> **The problem**
Write out all of the data exactly as it appears.

> **Information supplied**
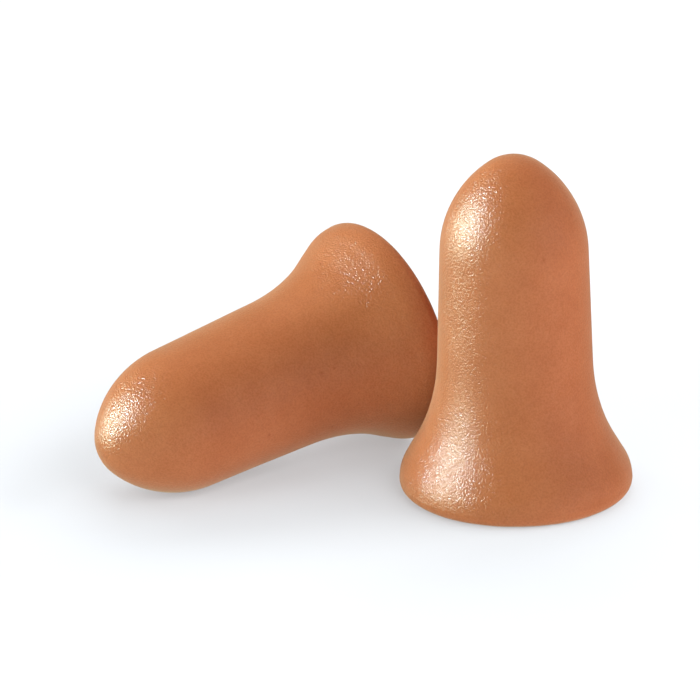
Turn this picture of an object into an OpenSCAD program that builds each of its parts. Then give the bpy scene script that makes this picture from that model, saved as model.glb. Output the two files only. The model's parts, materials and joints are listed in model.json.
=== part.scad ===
// Foam ear plugs: a pair of soft bell-shaped plugs, one standing on its flared
// base and the other lying on its side behind it.
// Both plugs are the same moulding. Each is one piece of foam all through,
// turned about its own axis. The outline runs from the flat base over a rounded
// rim, up a hollow flare to a slightly tapered shank, and ends in a bullet nose.
// Millimetres, +Z up. The origin is the middle of the standing plug's base, and
// both plugs touch the plane z = 0.

/* [Plug] */
// Length of a plug, from its flat base to the tip of its nose
plug_length = 26; // [25:0.5:28]
// Diameter of the shank halfway up the plug
shank_d = 11.3; // [10.6:0.1:11.6]
// Taper of the shank towards the nose, degrees on each side
shank_taper = 2.1; // [1:0.1:3]

/* [Nose] */
// Radius of the long curve between the shank and the tip
shoulder_r = 8.4; // [7.5:0.1:9.5]
// Radius of the round tip
tip_r = 3.4; // [2.4:0.1:3.8]

/* [Flare] */
// Diameter of the flared rim
rim_d = 17.4; // [16.4:0.2:17.6]
// Height of the rim's widest line over the base
rim_edge_h = 0.9; // [0.85:0.05:1.1]
// Radius of the round over the rim
rim_round_r = 2.9; // [2:0.1:3.3]
// Radius of the hollow sweep between the rim and the shank
flare_r = 14.2; // [12:0.2:17]
// Radius on the bottom corner of the rim
base_edge_r = 0.8; // [0.3:0.1:0.8]

/* [Lying plug] */
// How far the middle of the lying plug's base is to the left of the standing plug's
lying_left = 9.3; // [9.3:0.1:13]
// How far the middle of the lying plug's base is behind the standing plug's
lying_back = 11.5; // [11.5:0.1:15]
// Way that the lying plug's nose points, degrees from +X towards +Y
lying_heading = 213; // [208:1:218]

/* [Surface] */
// Number of steps round a plug
smoothness = 160; // [64:16:240]
// Angle between the points along the curves of the outline, degrees
arc_step = 3; // [2:1:6]

/* [Hidden] */
foam_orange = [0.80, 0.49, 0.31];
foam_coral = [0.78, 0.46, 0.29];

// Unit vector at an angle, and a cut-off that keeps a rounding error out of sqrt
function dir(a) = [cos(a), sin(a)];
function root(v) = sqrt(max(v, 0));

// The shank's side is a straight line through mid, leaning in by the taper.
// out is its outward normal and up is the way it runs.
mid = [shank_d / 2, 14];
out = dir(shank_taper);
up = [-sin(shank_taper), cos(shank_taper)];

// Tip circle: on the axis, its top at the full length
tip_c = [0, plug_length - tip_r];

// Shoulder circle: touches the shank's line from inside, and holds the tip circle
sh_w = mid - shoulder_r * out - tip_c;
sh_b = sh_w * up;
sh_s = -sh_b - root(sh_b * sh_b - sh_w * sh_w + pow(shoulder_r - tip_r, 2));
shoulder_c = mid - shoulder_r * out + sh_s * up;
tip_a = atan2(tip_c.y - shoulder_c.y, tip_c.x - shoulder_c.x);
tip_steps = ceil((90 - tip_a) / arc_step / 1.5);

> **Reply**
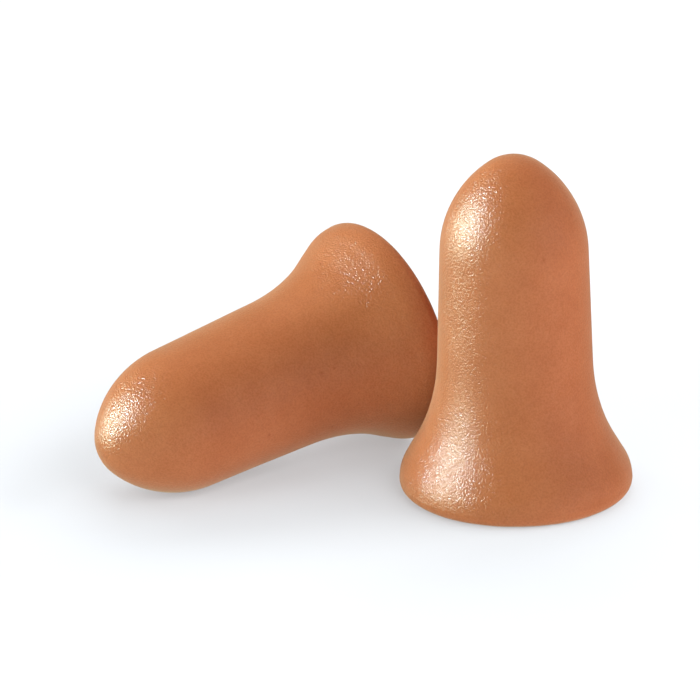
Turn this picture of an object into an OpenSCAD program that builds each of its parts. Then give the bpy scene script that makes this picture from that model, saved as model.glb. Output the two files only. The model's parts, materials and joints are listed in model.json.
=== part.scad ===
// Foam ear plugs: a pair of soft bell-shaped plugs, one standing on its flared
// base and the other lying on its side behind it.
// Both plugs are the same moulding. Each is one piece of foam all through,
// turned about its own axis. The outline runs from the flat base over a rounded
// rim, up a hollow flare to a slightly tapered shank, and ends in a bullet nose.
// Millimetres, +Z up. The origin is the middle of the standing plug's base, and
// both plugs touch the plane z = 0.

/* [Plug] */
// Length of a plug, from its flat base to the tip of its nose
plug_length = 26; // [25:0.5:28]
// Diameter of the shank halfway up the plug
shank_d = 11.3; // [10.6:0.1:11.6]
// Taper of the shank towards the nose, degrees on each side
shank_taper = 2.1; // [1:0.1:3]

/* [Nose] */
// Radius of the long curve between the shank and the tip
shoulder_r = 8.4; // [7.5:0.1:9.5]
// Radius of the round tip
tip_r = 3.4; // [2.4:0.1:3.8]

/* [Flare] */
// Diameter of the flared rim
rim_d = 17.4; // [16.4:0.2:17.6]
// Height of the rim's widest line over the base
rim_edge_h = 0.9; // [0.85:0.05:1.1]
// Radius of the round over the rim
rim_round_r = 2.9; // [2:0.1:3.3]
// Radius of the hollow sweep between the rim and the shank
flare_r = 14.2; // [12:0.2:17]
// Radius on the bottom corner of the rim
base_edge_r = 0.8; // [0.3:0.1:0.8]

/* [Lying plug] */
// How far the middle of the lying plug's base is to the left of the standing plug's
lying_left = 9.3; // [9.3:0.1:13]
// How far the middle of the lying plug's base is behind the standing plug's
lying_back = 11.5; // [11.5:0.1:15]
// Way that the lying plug's nose points, degrees from +X towards +Y
lying_heading = 213; // [208:1:218]

/* [Surface] */
// Number of steps round a plug
smoothness = 160; // [64:16:240]
// Angle between the points along the curves of the outline, degrees
arc_step = 3; // [2:1:6]

/* [Hidden] */
foam_orange = [0.80, 0.49, 0.31];
foam_coral = [0.78, 0.46, 0.29];

// Unit vector at an angle, and a cut-off that keeps a rounding error out of sqrt
function dir(a) = [cos(a), sin(a)];
function root(v) = sqrt(max(v, 0));

// The shank's side is a straight line through mid, leaning in by the taper.
// out is its outward normal and up is the way it runs.
mid = [shank_d / 2, 14];
out = dir(shank_taper);
up = [-sin(shank_taper), cos(shank_taper)];

// Tip circle: on the axis, its top at the full length
tip_c = [0, plug_length - tip_r];

// Shoulder circle: touches the shank's line from inside, and holds the tip circle
sh_w = mid - shoulder_r * out - tip_c;
sh_b = sh_w * up;
sh_s = -sh_b - root(sh_b * sh_b - sh_w * sh_w + pow(shoulder_r - tip_r, 2));
shoulder_c = mid - shoulder_r * out + sh_s * up;
tip_a = atan2(tip_c.y - shoulder_c.y, tip_c.x - shoulder_c.x);
tip_steps = ceil((90 - tip_a) / arc_step / 1.5);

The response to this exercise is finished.